Instructions for the task = Go through the entries below and write each one out exactly.

Data lines =
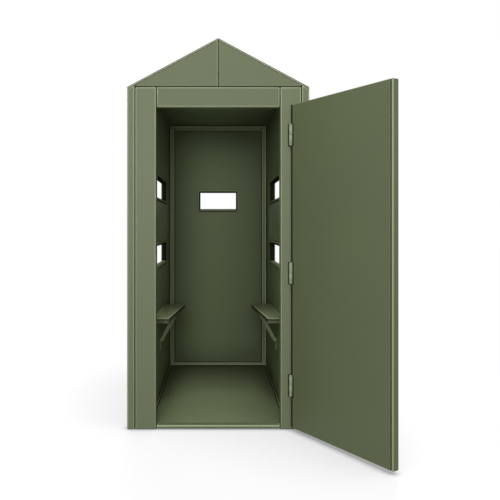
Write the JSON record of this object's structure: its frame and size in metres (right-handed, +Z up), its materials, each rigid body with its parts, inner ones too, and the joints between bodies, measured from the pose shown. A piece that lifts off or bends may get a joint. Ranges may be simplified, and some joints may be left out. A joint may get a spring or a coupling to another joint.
{
  "type": "guard booth",
  "caption": "Steel guard booth with a gable roof, viewing slots, wall shelves on struts and one hinged door, shown open.",
  "frame": {"origin": "middle of the footprint, at ground level", "axes": "+Z up, front and doorway towards -Y, +X to the right seen from the front"},
  "size_m": [1.4547, 2.4938, 2.376],
  "materials": {
    "frame_paint": "satin olive green paint over sheet steel",
    "roof_paint": "satin olive green paint over sheet steel",
    "wall_paint": "satin olive green paint over sheet steel",
    "inside_paint": "satin olive green paint over sheet steel",
    "slot_frame_paint": "satin olive green paint over sheet steel",
    "door_paint": "satin olive green paint over sheet steel",
    "hinge_paint": "satin olive green paint over sheet steel",
    "seal_rubber": "matt black door seal"
  },
  "bodies": {
    "booth": {"floor_plate": "inside_paint", "threshold": "frame_paint", "left_wall": "wall_paint", "right_wall": "wall_paint", "back_wall": "wall_paint", "left_post": "frame_paint", "right_post": "frame_paint", "lintel": "frame_paint", "front_left_tube": "frame_paint", "front_right_tube": "frame_paint", "rear_left_tube": "frame_paint", "rear_right_tube": "frame_paint", "left_base_rail": "frame_paint", "right_base_rail": "frame_paint", "rear_base_rail": "frame_paint", "left_eaves_rail": "frame_paint", "right_eaves_rail": "frame_paint", "rear_eaves_rail": "frame_paint", "front_left_gable": "frame_paint", "front_right_gable": "frame_paint", "rear_left_gable": "frame_paint", "rear_right_gable": "frame_paint", "left_roof_plate": "roof_paint", "right_roof_plate": "roof_paint", "ceiling_panel": "inside_paint", "corner_trims": "inside_paint", "ceiling_trim": "inside_paint", "floor_trim": "inside_paint", "rear_slot_frame": "slot_frame_paint", "left_upper_slot_frame": "slot_frame_paint", "left_lower_slot_frame": "slot_frame_paint", "right_upper_slot_frame": "slot_frame_paint", "right_lower_slot_frame": "slot_frame_paint", "left_shelf": "inside_paint", "right_shelf": "inside_paint", "left_strut": "inside_paint", "right_strut": "inside_paint", "top_hinge_seat": "hinge_paint", "middle_hinge_seat": "hinge_paint", "bottom_hinge_seat": "hinge_paint"},
    "door": {"top_hinge_knuckle": "hinge_paint", "middle_hinge_knuckle": "hinge_paint", "bottom_hinge_knuckle": "hinge_paint", "door_leaf": "door_paint", "door_seal": "seal_rubber"}
  },
  "joints": [
    {"name": "door_hinge", "type": "hinge", "parent": "booth", "child": "door", "pos_m": [0.44, -0.897, 0.949], "axis": [0, 0, 1], "range_deg": [-121, 4]}
  ]
}
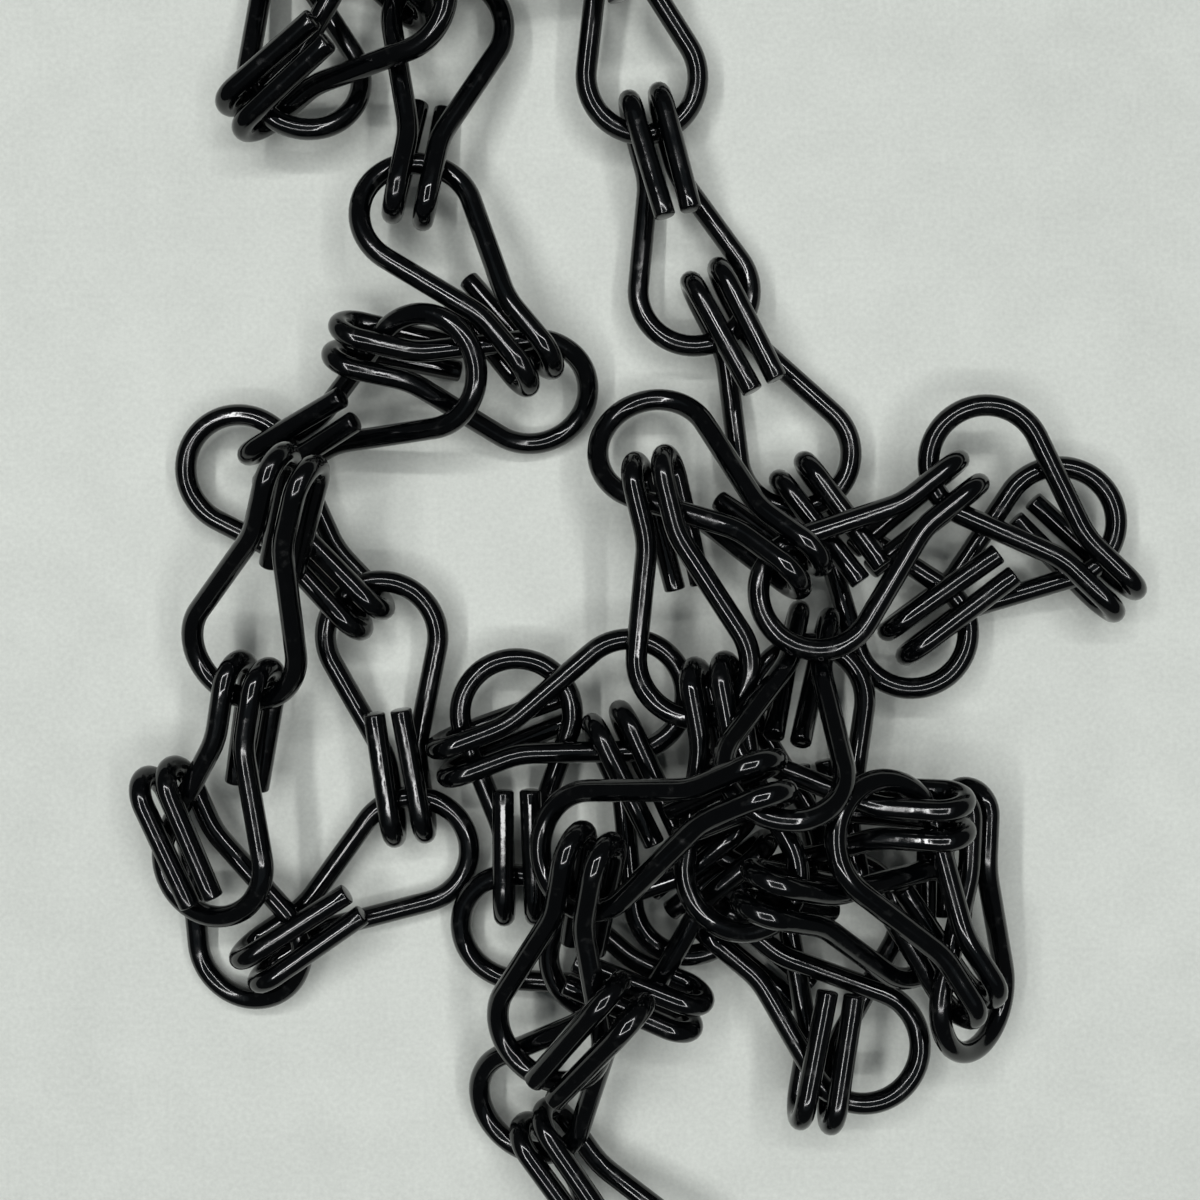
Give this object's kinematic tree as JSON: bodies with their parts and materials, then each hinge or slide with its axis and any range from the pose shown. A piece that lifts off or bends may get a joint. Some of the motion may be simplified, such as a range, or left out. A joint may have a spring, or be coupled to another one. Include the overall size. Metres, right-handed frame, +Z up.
{
  "type": "heap of jack chain",
  "caption": "Length of black coated wire chain lying in a loose heap, each bent wire link hooked by its two doubled-back ends over the round eye of the next.",
  "frame": {"origin": "on the floor under the middle of the heap's outline", "axes": "+Z up; the floor the heap lies on is Z = 0; +Y runs to the top of the picture and along the heap's longest side, +X to the picture's right"},
  "size_m": [0.0984, 0.1774, 0.024],
  "materials": {
    "black_coating": "gloss"
  },
  "bodies": {
    "root": {"link_01": "black_coating", "link_02": "black_coating", "link_03": "black_coating", "link_04": "black_coating", "link_05": "black_coating", "link_06": "black_coating", "link_07": "black_coating", "link_08": "black_coating", "link_09": "black_coating", "link_10": "black_coating", "link_11": "black_coating", "link_12": "black_coating", "link_13": "black_coating", "link_14": "black_coating", "link_15": "black_coating", "link_16": "black_coating", "link_17": "black_coating", "link_18": "black_coating", "link_19": "black_coating", "link_20": "black_coating", "link_21": "black_coating", "link_22": "black_coating", "link_23": "black_coating", "link_24": "black_coating", "link_25": "black_coating", "link_26": "black_coating", "link_27": "black_coating", "link_28": "black_coating", "link_29": "black_coating", "link_30": "black_coating", "link_31": "black_coating", "link_32": "black_coating", "link_33": "black_coating", "link_34": "black_coating", "link_35": "black_coating", "link_36": "black_coating", "link_37": "black_coating", "link_38": "black_coating", "link_39": "black_coating", "link_40": "black_coating", "link_41": "black_coating", "link_42": "black_coating", "link_43": "black_coating", "link_44": "black_coating"}
  },
  "joints": []
}
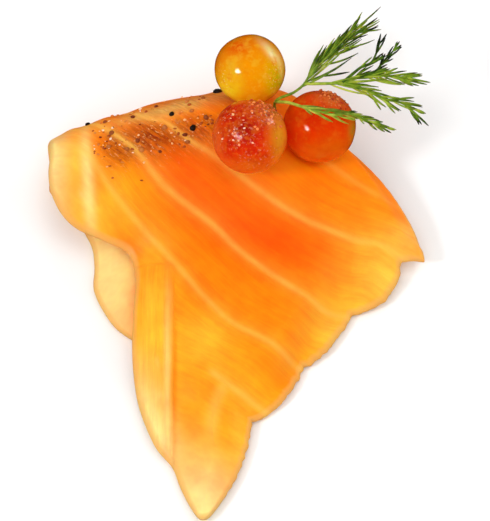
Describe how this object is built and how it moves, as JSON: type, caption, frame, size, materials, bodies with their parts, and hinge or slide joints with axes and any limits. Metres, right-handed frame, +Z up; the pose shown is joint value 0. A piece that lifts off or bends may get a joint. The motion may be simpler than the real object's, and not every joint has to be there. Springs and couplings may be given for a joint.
{
  "type": "salmon sashimi slice",
  "caption": "Thin folded slice of salmon topped with roe beads, a sprig of dill and coarse pepper, lying on its folded-under layer.",
  "frame": {"origin": "middle of the footprint of the whole, on the surface that the slice rests on", "axes": "+Z up out of the shown side, +Y from the slice's pointed tip towards its fold, +X across the fold towards the dill"},
  "size_m": [0.0504, 0.0644, 0.0216],
  "materials": {
    "salmon": "moist, semi-translucent, orange with pale lines and a browned, peppered fold",
    "roe_yellow": "wet, translucent yellow-orange",
    "roe_red": "wet, translucent orange-red",
    "dill": "fresh green, faintly waxy"
  },
  "bodies": {
    "root": {"salmon_slice": "salmon", "roe_front": "roe_red", "roe_top": "roe_yellow", "roe_right": "roe_red", "dill_sprig": "dill"}
  },
  "joints": []
}
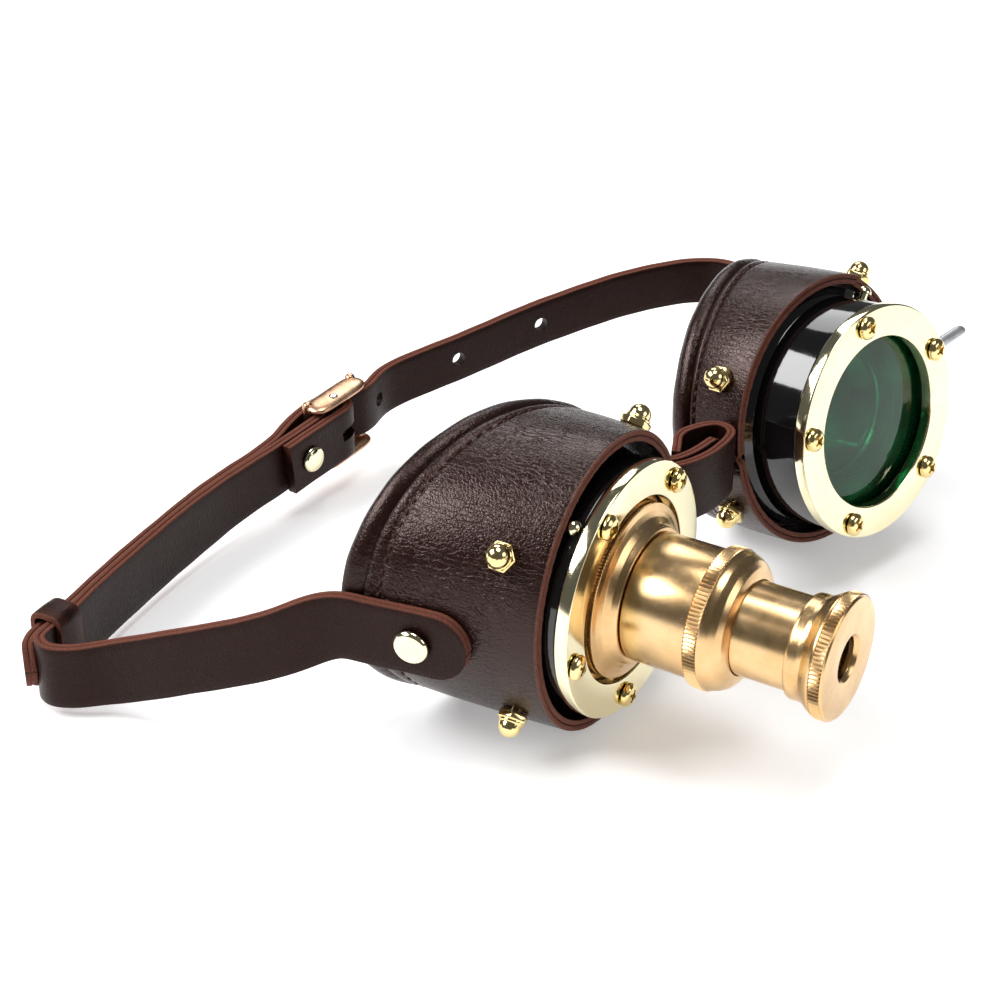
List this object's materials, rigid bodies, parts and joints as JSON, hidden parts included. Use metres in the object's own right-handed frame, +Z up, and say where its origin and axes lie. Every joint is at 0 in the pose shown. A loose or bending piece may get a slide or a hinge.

Task answer =
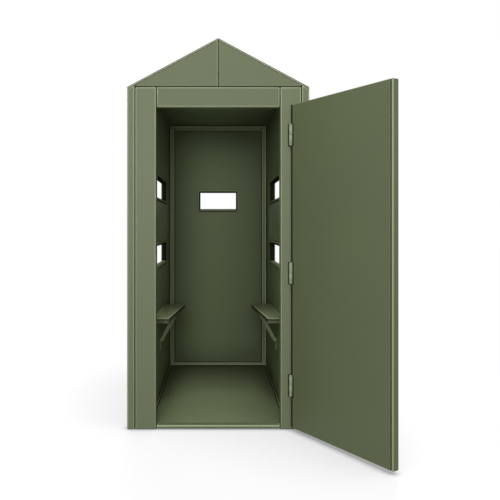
Write the JSON record of this object's structure: its frame and size in metres (right-handed, +Z up), its materials, each rigid body with its parts, inner ones too, and the joints between bodies, measured from the pose shown. A piece that lifts off or bends may get a joint. Ranges may be simplified, and some joints may be left out. A joint may get a spring or a coupling to another joint.
{
  "type": "guard booth",
  "caption": "Steel guard booth with a gable roof, viewing slots, wall shelves on struts and one hinged door, shown open.",
  "frame": {"origin": "middle of the footprint, at ground level", "axes": "+Z up, front and doorway towards -Y, +X to the right seen from the front"},
  "size_m": [1.4547, 2.4938, 2.376],
  "materials": {
    "frame_paint": "satin olive green paint over sheet steel",
    "roof_paint": "satin olive green paint over sheet steel",
    "wall_paint": "satin olive green paint over sheet steel",
    "inside_paint": "satin olive green paint over sheet steel",
    "slot_frame_paint": "satin olive green paint over sheet steel",
    "door_paint": "satin olive green paint over sheet steel",
    "hinge_paint": "satin olive green paint over sheet steel",
    "seal_rubber": "matt black door seal"
  },
  "bodies": {
    "booth": {"floor_plate": "inside_paint", "threshold": "frame_paint", "left_wall": "wall_paint", "right_wall": "wall_paint", "back_wall": "wall_paint", "left_post": "frame_paint", "right_post": "frame_paint", "lintel": "frame_paint", "front_left_tube": "frame_paint", "front_right_tube": "frame_paint", "rear_left_tube": "frame_paint", "rear_right_tube": "frame_paint", "left_base_rail": "frame_paint", "right_base_rail": "frame_paint", "rear_base_rail": "frame_paint", "left_eaves_rail": "frame_paint", "right_eaves_rail": "frame_paint", "rear_eaves_rail": "frame_paint", "front_left_gable": "frame_paint", "front_right_gable": "frame_paint", "rear_left_gable": "frame_paint", "rear_right_gable": "frame_paint", "left_roof_plate": "roof_paint", "right_roof_plate": "roof_paint", "ceiling_panel": "inside_paint", "corner_trims": "inside_paint", "ceiling_trim": "inside_paint", "floor_trim": "inside_paint", "rear_slot_frame": "slot_frame_paint", "left_upper_slot_frame": "slot_frame_paint", "left_lower_slot_frame": "slot_frame_paint", "right_upper_slot_frame": "slot_frame_paint", "right_lower_slot_frame": "slot_frame_paint", "left_shelf": "inside_paint", "right_shelf": "inside_paint", "left_strut": "inside_paint", "right_strut": "inside_paint", "top_hinge_seat": "hinge_paint", "middle_hinge_seat": "hinge_paint", "bottom_hinge_seat": "hinge_paint"},
    "door": {"top_hinge_knuckle": "hinge_paint", "middle_hinge_knuckle": "hinge_paint", "bottom_hinge_knuckle": "hinge_paint", "door_leaf": "door_paint", "door_seal": "seal_rubber"}
  },
  "joints": [
    {"name": "door_hinge", "type": "hinge", "parent": "booth", "child": "door", "pos_m": [0.44, -0.897, 0.949], "axis": [0, 0, 1], "range_deg": [-121, 4]}
  ]
}
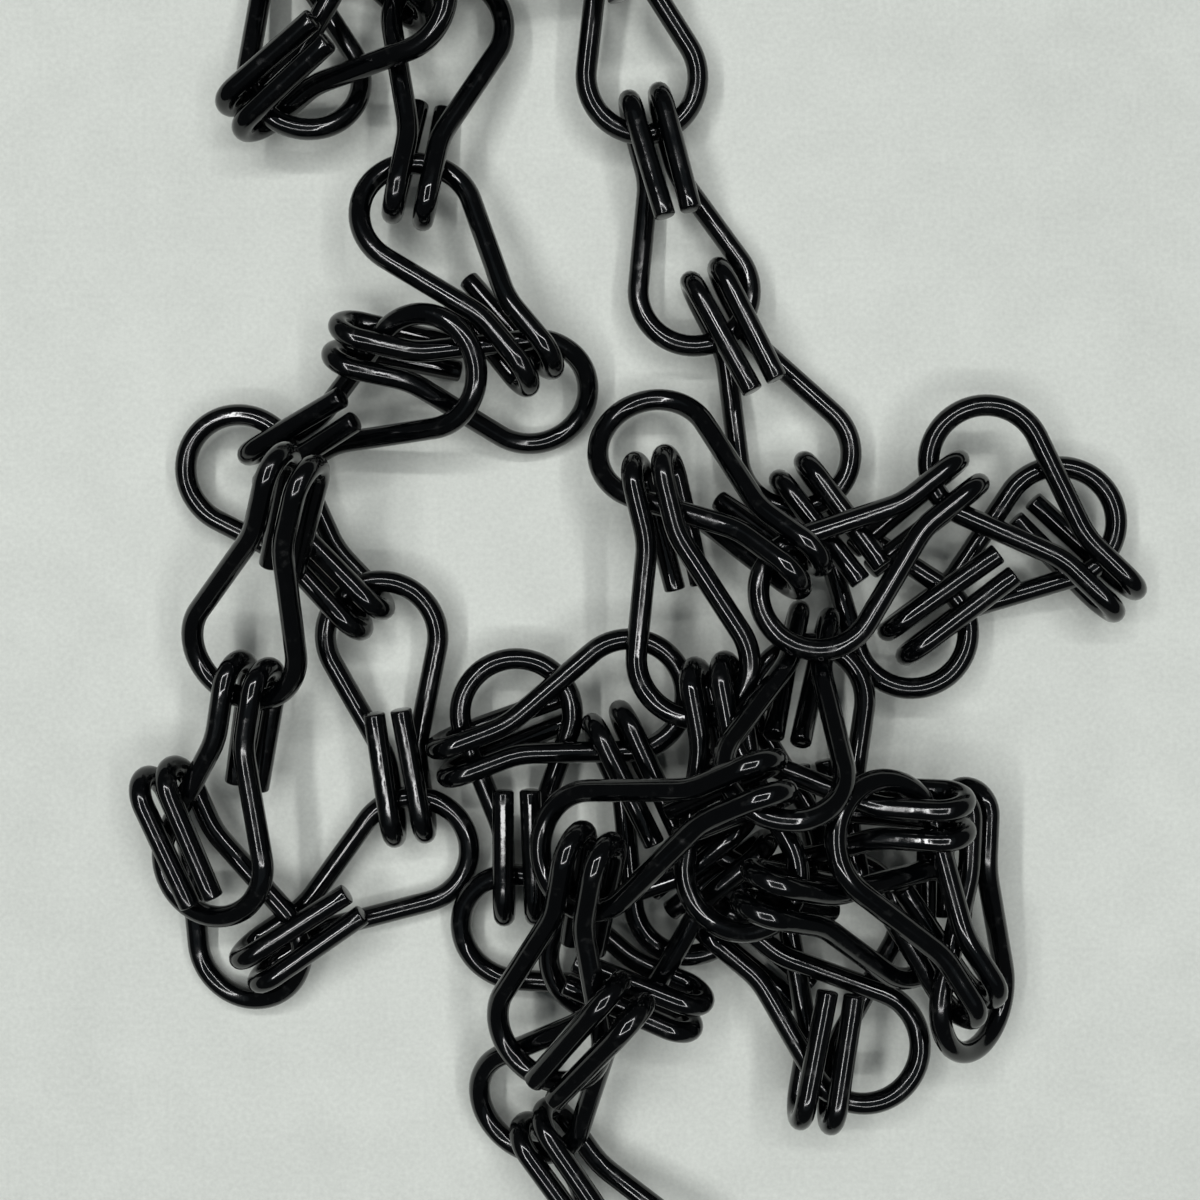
Give this object's kinematic tree as JSON: bodies with their parts and materials, then each hinge or slide with its axis and any range from the pose shown. A piece that lifts off or bends may get a joint. Some of the motion may be simplified, such as a range, or left out. A joint may have a spring, or be coupled to another one. Include the overall size. Metres, right-handed frame, +Z up.
{
  "type": "heap of jack chain",
  "caption": "Length of black coated wire chain lying in a loose heap, each bent wire link hooked by its two doubled-back ends over the round eye of the next.",
  "frame": {"origin": "on the floor under the middle of the heap's outline", "axes": "+Z up; the floor the heap lies on is Z = 0; +Y runs to the top of the picture and along the heap's longest side, +X to the picture's right"},
  "size_m": [0.0984, 0.1774, 0.024],
  "materials": {
    "black_coating": "gloss"
  },
  "bodies": {
    "root": {"link_01": "black_coating", "link_02": "black_coating", "link_03": "black_coating", "link_04": "black_coating", "link_05": "black_coating", "link_06": "black_coating", "link_07": "black_coating", "link_08": "black_coating", "link_09": "black_coating", "link_10": "black_coating", "link_11": "black_coating", "link_12": "black_coating", "link_13": "black_coating", "link_14": "black_coating", "link_15": "black_coating", "link_16": "black_coating", "link_17": "black_coating", "link_18": "black_coating", "link_19": "black_coating", "link_20": "black_coating", "link_21": "black_coating", "link_22": "black_coating", "link_23": "black_coating", "link_24": "black_coating", "link_25": "black_coating", "link_26": "black_coating", "link_27": "black_coating", "link_28": "black_coating", "link_29": "black_coating", "link_30": "black_coating", "link_31": "black_coating", "link_32": "black_coating", "link_33": "black_coating", "link_34": "black_coating", "link_35": "black_coating", "link_36": "black_coating", "link_37": "black_coating", "link_38": "black_coating", "link_39": "black_coating", "link_40": "black_coating", "link_41": "black_coating", "link_42": "black_coating", "link_43": "black_coating", "link_44": "black_coating"}
  },
  "joints": []
}
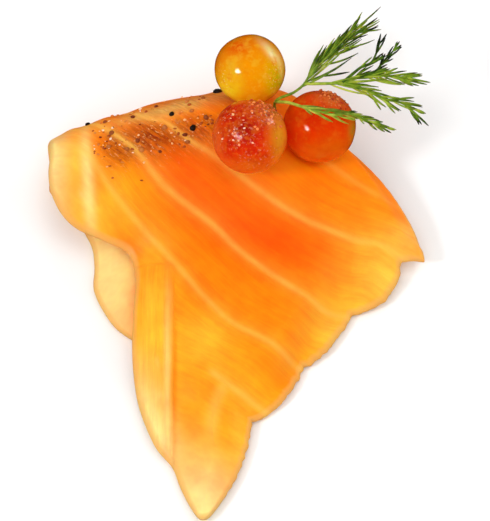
Describe how this object is built and how it moves, as JSON: type, caption, frame, size, materials, bodies with their parts, and hinge or slide joints with axes and any limits. Metres, right-handed frame, +Z up; the pose shown is joint value 0. A piece that lifts off or bends may get a joint. The motion may be simpler than the real object's, and not every joint has to be there. Springs and couplings may be given for a joint.
{
  "type": "salmon sashimi slice",
  "caption": "Thin folded slice of salmon topped with roe beads, a sprig of dill and coarse pepper, lying on its folded-under layer.",
  "frame": {"origin": "middle of the footprint of the whole, on the surface that the slice rests on", "axes": "+Z up out of the shown side, +Y from the slice's pointed tip towards its fold, +X across the fold towards the dill"},
  "size_m": [0.0504, 0.0644, 0.0216],
  "materials": {
    "salmon": "moist, semi-translucent, orange with pale lines and a browned, peppered fold",
    "roe_yellow": "wet, translucent yellow-orange",
    "roe_red": "wet, translucent orange-red",
    "dill": "fresh green, faintly waxy"
  },
  "bodies": {
    "root": {"salmon_slice": "salmon", "roe_front": "roe_red", "roe_top": "roe_yellow", "roe_right": "roe_red", "dill_sprig": "dill"}
  },
  "joints": []
}
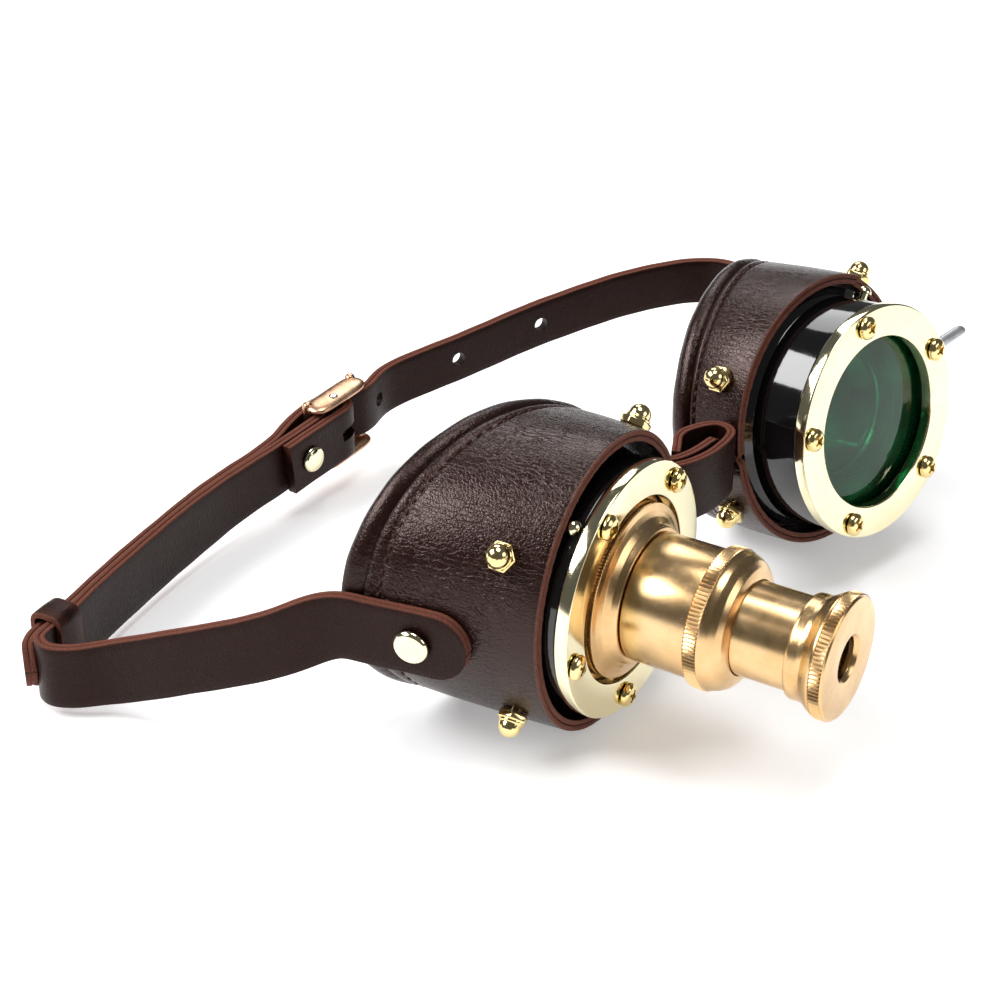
List this object's materials, rigid bodies, parts and joints as JSON, hidden parts included. Use metres in the object's own right-handed frame, +Z up, and say where its origin and axes lie. Every joint is at 0 in the pose shown. A loose or bending piece may get a slide or a hinge.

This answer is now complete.